• **Scripts that build objects**
------------------------------------------------------------

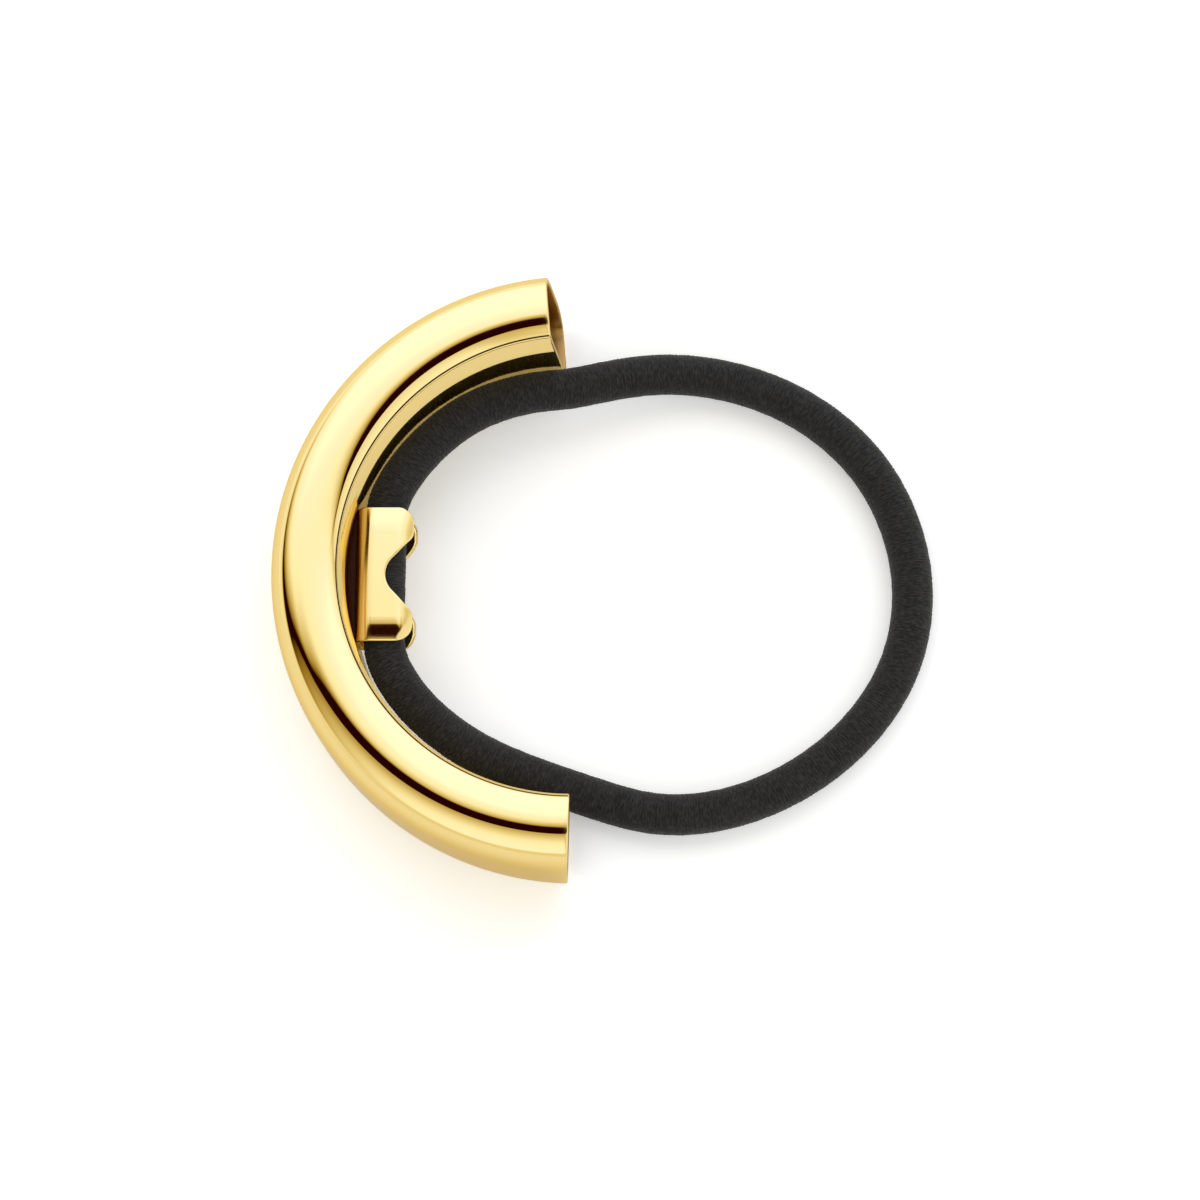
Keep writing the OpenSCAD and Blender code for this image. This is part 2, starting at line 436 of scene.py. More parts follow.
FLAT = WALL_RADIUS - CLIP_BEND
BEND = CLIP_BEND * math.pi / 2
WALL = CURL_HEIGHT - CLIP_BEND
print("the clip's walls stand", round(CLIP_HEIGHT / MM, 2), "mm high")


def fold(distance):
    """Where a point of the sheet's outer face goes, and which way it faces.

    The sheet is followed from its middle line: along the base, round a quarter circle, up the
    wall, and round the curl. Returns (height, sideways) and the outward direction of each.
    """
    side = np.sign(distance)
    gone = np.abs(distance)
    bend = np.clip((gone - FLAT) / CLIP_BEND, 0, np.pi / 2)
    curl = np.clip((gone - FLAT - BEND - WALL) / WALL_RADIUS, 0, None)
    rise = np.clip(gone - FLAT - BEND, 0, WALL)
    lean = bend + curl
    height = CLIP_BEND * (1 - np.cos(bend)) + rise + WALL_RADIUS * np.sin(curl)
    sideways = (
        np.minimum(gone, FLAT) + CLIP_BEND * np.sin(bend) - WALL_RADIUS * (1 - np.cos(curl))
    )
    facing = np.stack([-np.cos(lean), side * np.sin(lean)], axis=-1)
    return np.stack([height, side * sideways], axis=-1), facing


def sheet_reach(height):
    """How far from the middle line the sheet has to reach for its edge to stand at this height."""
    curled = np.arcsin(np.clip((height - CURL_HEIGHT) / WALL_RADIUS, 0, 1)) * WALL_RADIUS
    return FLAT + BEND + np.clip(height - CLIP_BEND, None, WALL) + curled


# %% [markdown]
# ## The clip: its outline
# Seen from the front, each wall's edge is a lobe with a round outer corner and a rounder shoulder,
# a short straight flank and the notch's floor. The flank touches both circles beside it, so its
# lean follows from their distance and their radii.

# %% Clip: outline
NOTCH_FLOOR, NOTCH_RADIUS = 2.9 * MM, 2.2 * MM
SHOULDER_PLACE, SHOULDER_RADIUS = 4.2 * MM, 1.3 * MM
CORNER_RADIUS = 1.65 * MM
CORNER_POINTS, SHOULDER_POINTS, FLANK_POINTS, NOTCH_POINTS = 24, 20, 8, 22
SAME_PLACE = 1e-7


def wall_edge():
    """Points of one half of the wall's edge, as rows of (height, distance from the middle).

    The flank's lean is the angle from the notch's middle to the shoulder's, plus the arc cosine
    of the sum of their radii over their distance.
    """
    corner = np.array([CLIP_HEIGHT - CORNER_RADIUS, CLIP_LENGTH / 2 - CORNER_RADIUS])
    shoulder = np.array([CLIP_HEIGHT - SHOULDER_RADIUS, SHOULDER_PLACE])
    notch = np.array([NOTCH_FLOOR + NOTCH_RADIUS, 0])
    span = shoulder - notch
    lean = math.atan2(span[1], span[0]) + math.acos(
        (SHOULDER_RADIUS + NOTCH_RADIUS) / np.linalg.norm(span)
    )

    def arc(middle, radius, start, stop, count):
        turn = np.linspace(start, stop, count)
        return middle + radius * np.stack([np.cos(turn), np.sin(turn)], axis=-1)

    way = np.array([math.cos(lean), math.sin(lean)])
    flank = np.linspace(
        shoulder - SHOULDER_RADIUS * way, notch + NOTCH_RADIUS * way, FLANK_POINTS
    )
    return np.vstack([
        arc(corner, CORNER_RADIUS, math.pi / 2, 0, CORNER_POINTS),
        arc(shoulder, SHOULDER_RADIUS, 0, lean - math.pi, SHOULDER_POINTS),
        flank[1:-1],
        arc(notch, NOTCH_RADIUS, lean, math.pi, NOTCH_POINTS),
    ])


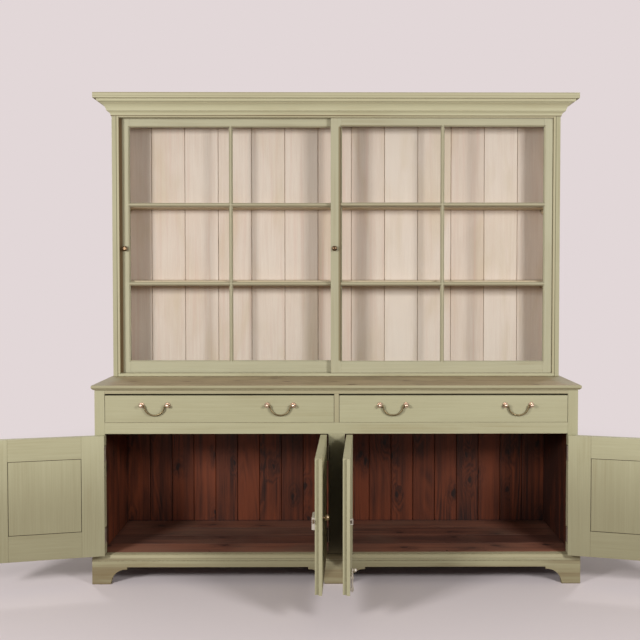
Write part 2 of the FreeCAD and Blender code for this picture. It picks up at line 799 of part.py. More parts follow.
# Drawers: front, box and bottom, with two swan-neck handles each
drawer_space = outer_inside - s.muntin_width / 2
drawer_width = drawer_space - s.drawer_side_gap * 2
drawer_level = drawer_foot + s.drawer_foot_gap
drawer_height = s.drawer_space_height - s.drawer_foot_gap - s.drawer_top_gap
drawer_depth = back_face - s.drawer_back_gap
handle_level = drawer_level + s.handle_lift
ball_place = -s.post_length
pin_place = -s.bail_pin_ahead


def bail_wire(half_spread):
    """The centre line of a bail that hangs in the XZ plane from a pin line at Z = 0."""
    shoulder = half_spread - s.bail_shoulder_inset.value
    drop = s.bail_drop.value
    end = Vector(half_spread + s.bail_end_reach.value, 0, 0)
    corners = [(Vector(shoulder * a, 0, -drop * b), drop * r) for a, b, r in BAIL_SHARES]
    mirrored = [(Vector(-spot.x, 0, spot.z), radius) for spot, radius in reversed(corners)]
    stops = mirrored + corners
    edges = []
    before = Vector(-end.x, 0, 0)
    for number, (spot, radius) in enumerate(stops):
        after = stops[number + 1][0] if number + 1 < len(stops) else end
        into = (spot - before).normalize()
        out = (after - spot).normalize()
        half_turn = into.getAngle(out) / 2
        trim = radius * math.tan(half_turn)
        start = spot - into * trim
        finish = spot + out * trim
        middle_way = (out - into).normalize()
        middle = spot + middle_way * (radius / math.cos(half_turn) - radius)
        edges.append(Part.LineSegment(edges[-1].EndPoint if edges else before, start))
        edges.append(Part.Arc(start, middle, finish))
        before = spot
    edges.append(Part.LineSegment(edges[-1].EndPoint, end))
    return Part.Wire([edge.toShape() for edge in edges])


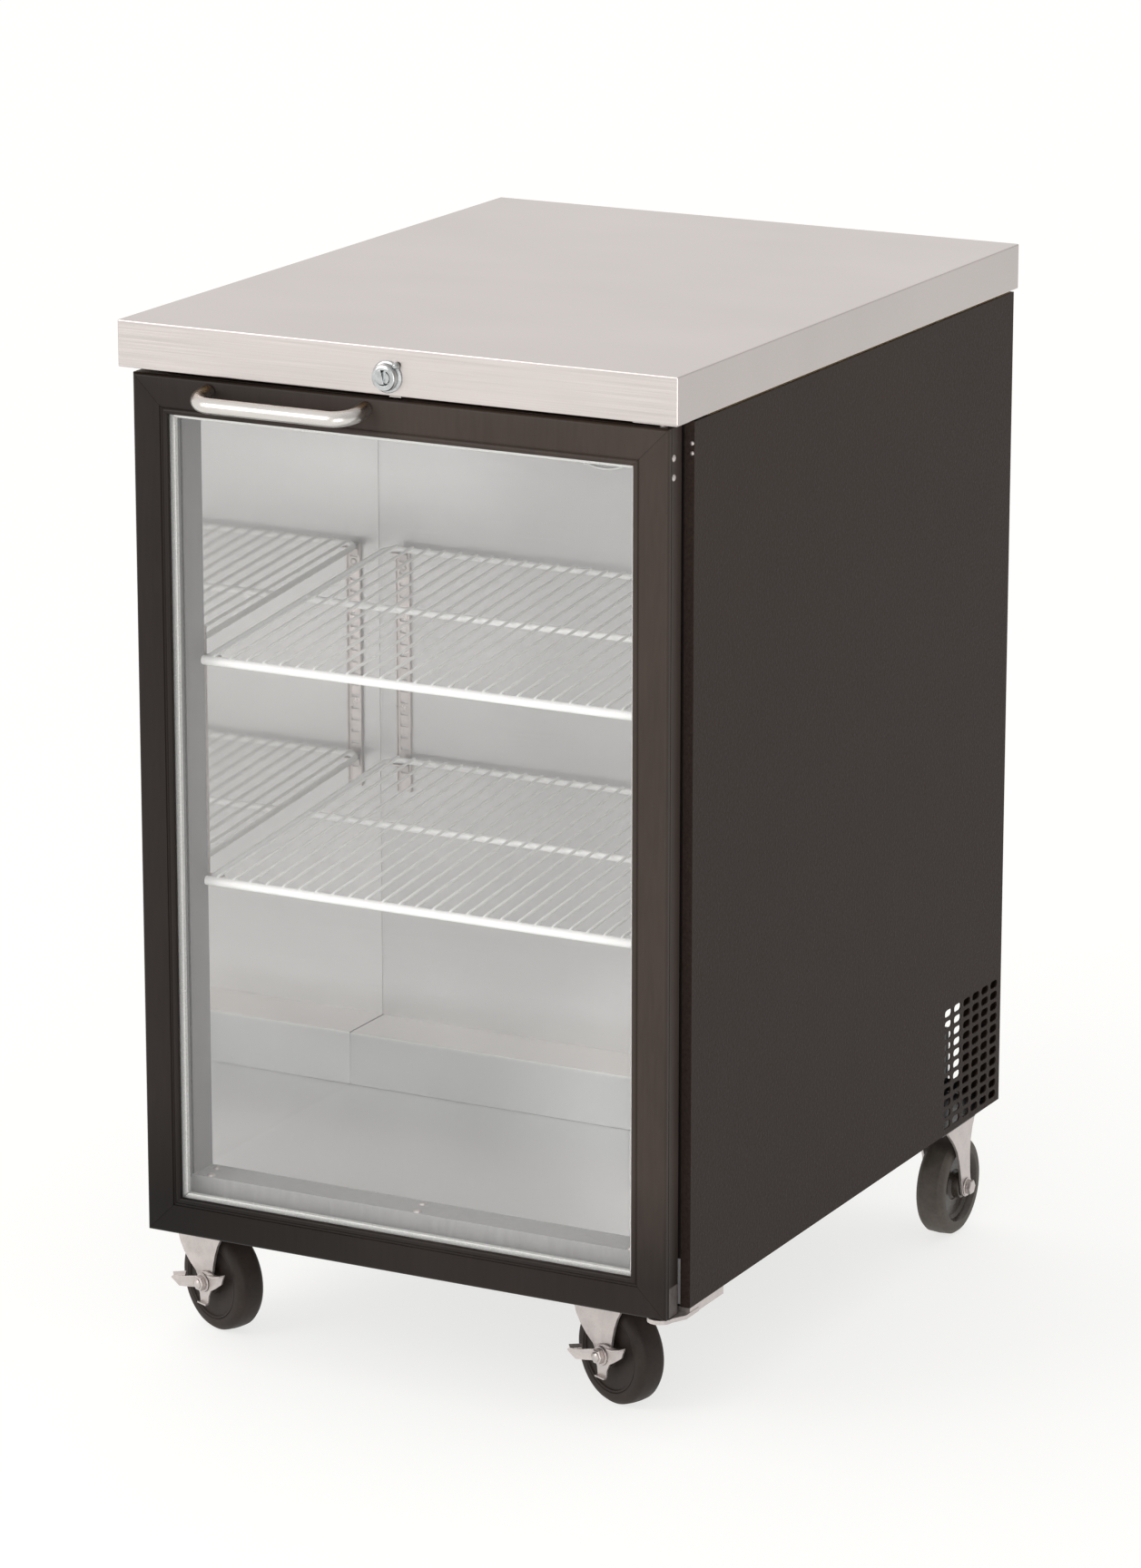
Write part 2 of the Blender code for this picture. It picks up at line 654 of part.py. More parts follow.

------------------------------------------------------------

• **What to produce**
Locate the lines above that contain "More" and copy them.

• **Reply**
Keep writing the OpenSCAD and Blender code for this image. This is part 2, starting at line 436 of scene.py. More parts follow.
Write part 2 of the FreeCAD and Blender code for this picture. It picks up at line 799 of part.py. More parts follow.
Write part 2 of the Blender code for this picture. It picks up at line 654 of part.py. More parts follow.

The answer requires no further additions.